*PROVIDED MATERIAL:*
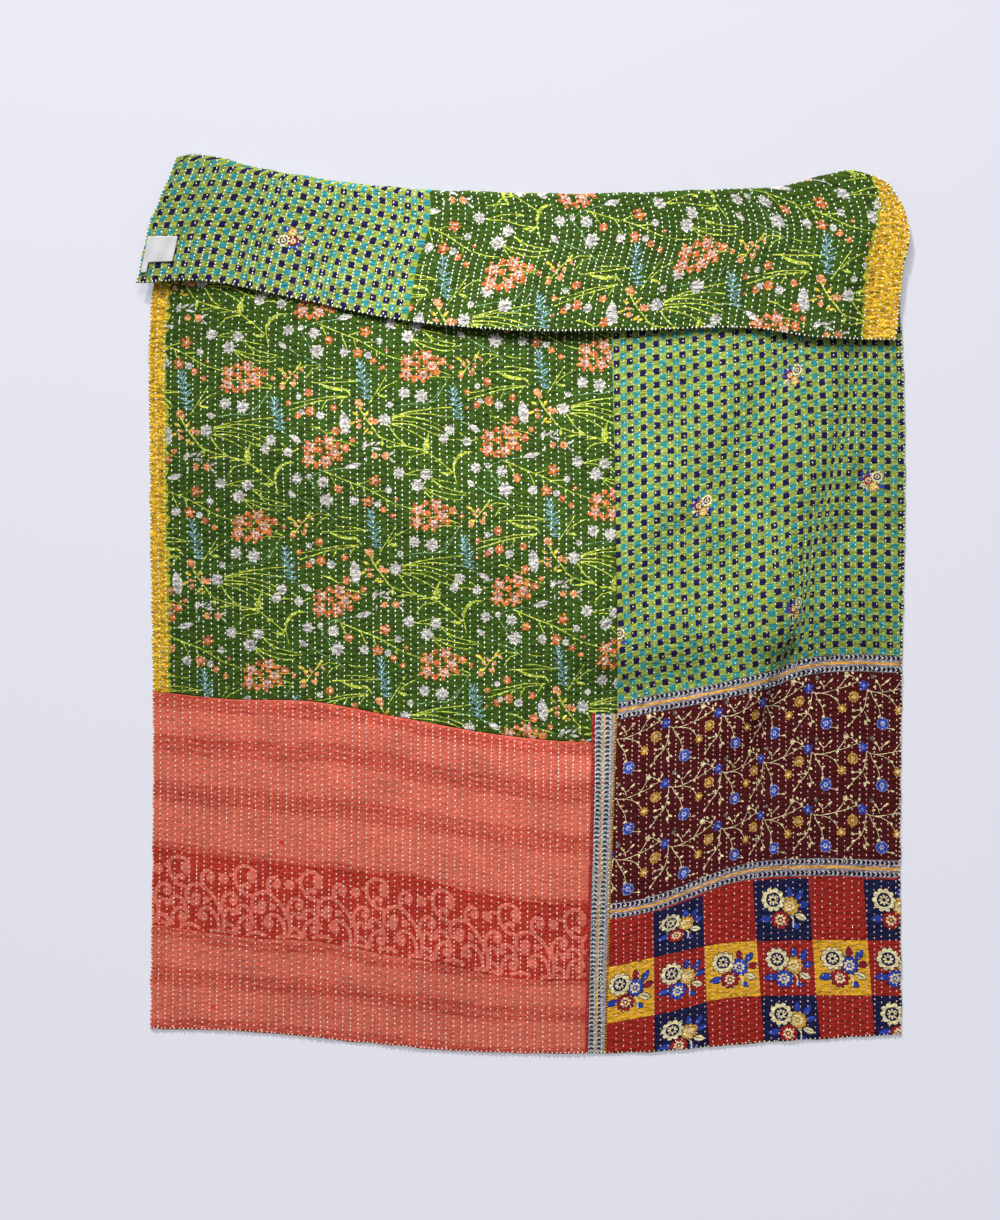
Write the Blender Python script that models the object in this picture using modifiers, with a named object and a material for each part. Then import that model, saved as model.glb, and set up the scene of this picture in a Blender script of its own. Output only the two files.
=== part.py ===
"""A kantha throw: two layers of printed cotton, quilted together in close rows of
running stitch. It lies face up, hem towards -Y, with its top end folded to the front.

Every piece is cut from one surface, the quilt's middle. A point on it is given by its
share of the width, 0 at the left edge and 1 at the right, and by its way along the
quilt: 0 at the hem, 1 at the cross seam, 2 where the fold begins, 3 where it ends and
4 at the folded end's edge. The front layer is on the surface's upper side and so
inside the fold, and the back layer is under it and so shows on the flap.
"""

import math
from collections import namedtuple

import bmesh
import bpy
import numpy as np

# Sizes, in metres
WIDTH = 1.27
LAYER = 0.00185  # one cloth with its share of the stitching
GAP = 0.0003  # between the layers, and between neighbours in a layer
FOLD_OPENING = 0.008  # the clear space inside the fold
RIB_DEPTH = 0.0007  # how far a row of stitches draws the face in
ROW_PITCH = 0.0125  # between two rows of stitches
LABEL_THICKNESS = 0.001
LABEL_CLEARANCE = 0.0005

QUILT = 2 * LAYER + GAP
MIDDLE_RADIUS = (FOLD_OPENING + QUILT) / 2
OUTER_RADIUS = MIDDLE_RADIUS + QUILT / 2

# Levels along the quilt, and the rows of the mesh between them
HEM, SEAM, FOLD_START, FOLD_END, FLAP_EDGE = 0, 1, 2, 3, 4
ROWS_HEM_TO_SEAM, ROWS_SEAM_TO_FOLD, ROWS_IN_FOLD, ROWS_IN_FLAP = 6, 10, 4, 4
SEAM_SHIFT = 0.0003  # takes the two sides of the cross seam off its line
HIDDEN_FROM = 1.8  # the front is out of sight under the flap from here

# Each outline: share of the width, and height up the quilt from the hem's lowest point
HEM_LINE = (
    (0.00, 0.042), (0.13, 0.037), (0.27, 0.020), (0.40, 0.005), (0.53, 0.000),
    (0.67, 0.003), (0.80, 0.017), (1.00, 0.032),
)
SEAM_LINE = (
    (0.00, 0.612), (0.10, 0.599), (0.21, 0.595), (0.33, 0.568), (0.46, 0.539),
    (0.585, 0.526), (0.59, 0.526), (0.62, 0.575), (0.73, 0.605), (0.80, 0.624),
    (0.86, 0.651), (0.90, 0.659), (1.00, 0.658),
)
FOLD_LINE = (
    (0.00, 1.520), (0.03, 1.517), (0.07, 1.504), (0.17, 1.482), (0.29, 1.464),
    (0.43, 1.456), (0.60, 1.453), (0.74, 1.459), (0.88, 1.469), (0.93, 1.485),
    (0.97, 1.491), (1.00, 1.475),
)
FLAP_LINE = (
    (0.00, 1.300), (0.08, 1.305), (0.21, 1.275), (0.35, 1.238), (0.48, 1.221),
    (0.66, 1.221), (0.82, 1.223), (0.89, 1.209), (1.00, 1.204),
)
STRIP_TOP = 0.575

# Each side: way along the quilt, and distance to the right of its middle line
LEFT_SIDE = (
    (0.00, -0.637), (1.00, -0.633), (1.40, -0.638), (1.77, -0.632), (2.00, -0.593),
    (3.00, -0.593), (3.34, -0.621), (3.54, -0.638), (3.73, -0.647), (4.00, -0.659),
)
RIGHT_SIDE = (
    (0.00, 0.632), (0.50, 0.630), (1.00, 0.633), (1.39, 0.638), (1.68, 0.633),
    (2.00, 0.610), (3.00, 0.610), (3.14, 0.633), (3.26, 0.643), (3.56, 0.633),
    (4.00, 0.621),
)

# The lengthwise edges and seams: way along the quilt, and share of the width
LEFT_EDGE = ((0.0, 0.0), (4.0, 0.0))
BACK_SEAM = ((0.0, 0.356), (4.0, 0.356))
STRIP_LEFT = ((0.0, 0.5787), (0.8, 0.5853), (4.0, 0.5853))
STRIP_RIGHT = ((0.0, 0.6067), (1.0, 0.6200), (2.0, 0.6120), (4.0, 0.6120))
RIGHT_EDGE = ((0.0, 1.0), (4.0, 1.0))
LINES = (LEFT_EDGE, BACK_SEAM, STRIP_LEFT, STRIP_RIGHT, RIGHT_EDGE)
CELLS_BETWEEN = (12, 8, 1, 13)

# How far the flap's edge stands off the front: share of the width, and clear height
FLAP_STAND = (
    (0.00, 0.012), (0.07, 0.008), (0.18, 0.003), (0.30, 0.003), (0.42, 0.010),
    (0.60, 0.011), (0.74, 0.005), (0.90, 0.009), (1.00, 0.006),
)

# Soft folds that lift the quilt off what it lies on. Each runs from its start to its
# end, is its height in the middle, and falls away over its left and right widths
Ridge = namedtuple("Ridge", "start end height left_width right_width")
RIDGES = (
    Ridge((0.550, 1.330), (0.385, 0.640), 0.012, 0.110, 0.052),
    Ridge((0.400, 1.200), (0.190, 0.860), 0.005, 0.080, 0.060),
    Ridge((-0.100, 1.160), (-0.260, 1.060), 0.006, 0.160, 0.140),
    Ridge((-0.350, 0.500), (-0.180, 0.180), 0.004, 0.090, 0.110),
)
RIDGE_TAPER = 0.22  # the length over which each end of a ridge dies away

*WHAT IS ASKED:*
Copy the lines from the start of the data verbatim, stopping after the line containing "running stitch. It".

*ANSWER TO THE TASK:*
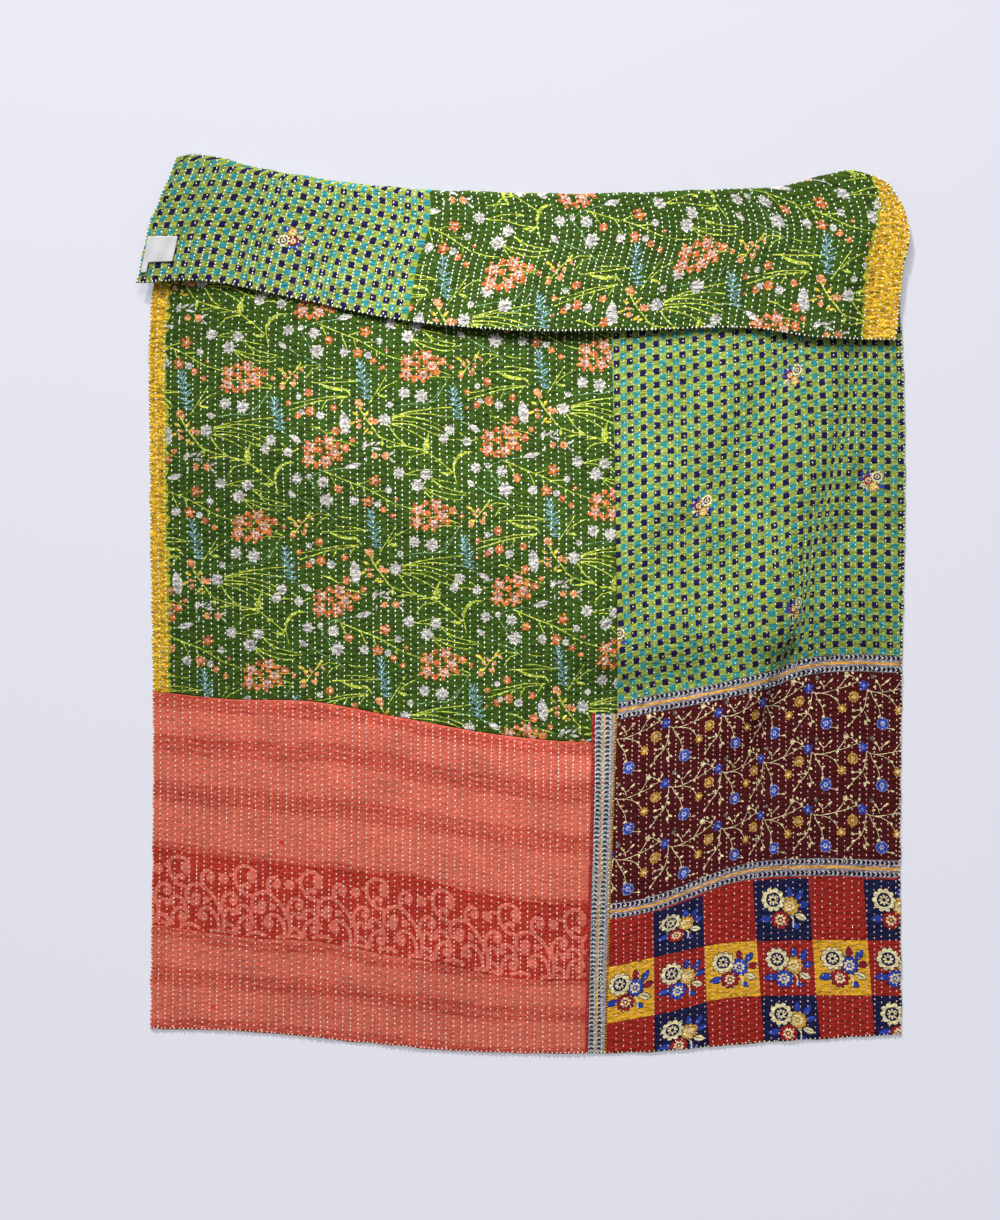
Write the Blender Python script that models the object in this picture using modifiers, with a named object and a material for each part. Then import that model, saved as model.glb, and set up the scene of this picture in a Blender script of its own. Output only the two files.
=== part.py ===
"""A kantha throw: two layers of printed cotton, quilted together in close rows of
running stitch. It lies face up, hem towards -Y, with its top end folded to the front.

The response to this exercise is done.